Toppers: Bughouse Fables

 

At the beginning of 1926, when the Hearst syndicates decreed that all their Sunday pages would add topper strips, almost all the cartoonists started off with a topper series that was short-lived, and then, after a few months, they came up with series that would run for years. I have no idea why that was, but you can pick pretty much any Hearst Sunday page and you'll see the pattern.

Barney Google is a perfect exemplar of that pattern. Before he settled on the long-running classic topper Parlor, Bedroom and Sink (later Bunky), DeBeck began with a one-shot on January 10 1926 titled Useless. The next week DeBeck decided to inaugurate a Sunday version of his daily panel Bughouse Fables, a feature he'd been doing since 1920. I can certainly imagine DeBeck had a store of ideas for the feature that couldn't really work in the panel format, so a strip version allowed him to use up those otherwise unworkable ideas.

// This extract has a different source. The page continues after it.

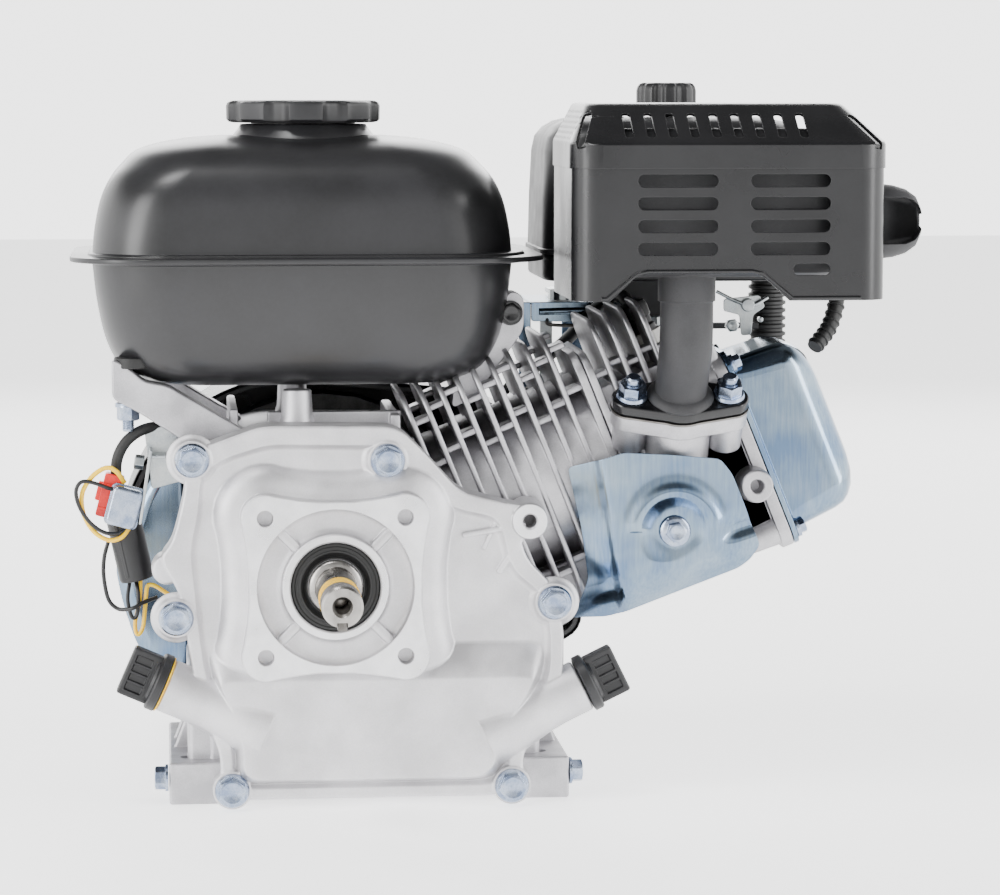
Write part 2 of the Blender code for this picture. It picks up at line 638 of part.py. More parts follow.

Bughouse Fables was a delightfully wacky feature in which people would react in unexpected ways to situations. The topper strip above is a perfect example. We're all ready for the cop to go ballistic, and the gag is that he goes the opposite way.  

Although adapting Bughouse Fables as a topper seems like a great solution to needing an extra feature, DeBeck, like most of the Hearst cartoonists, didn't stick with his first series. The Bughouse Fables topper ended on May 9 1926, replaced by Parlor, Bedroom and Sink.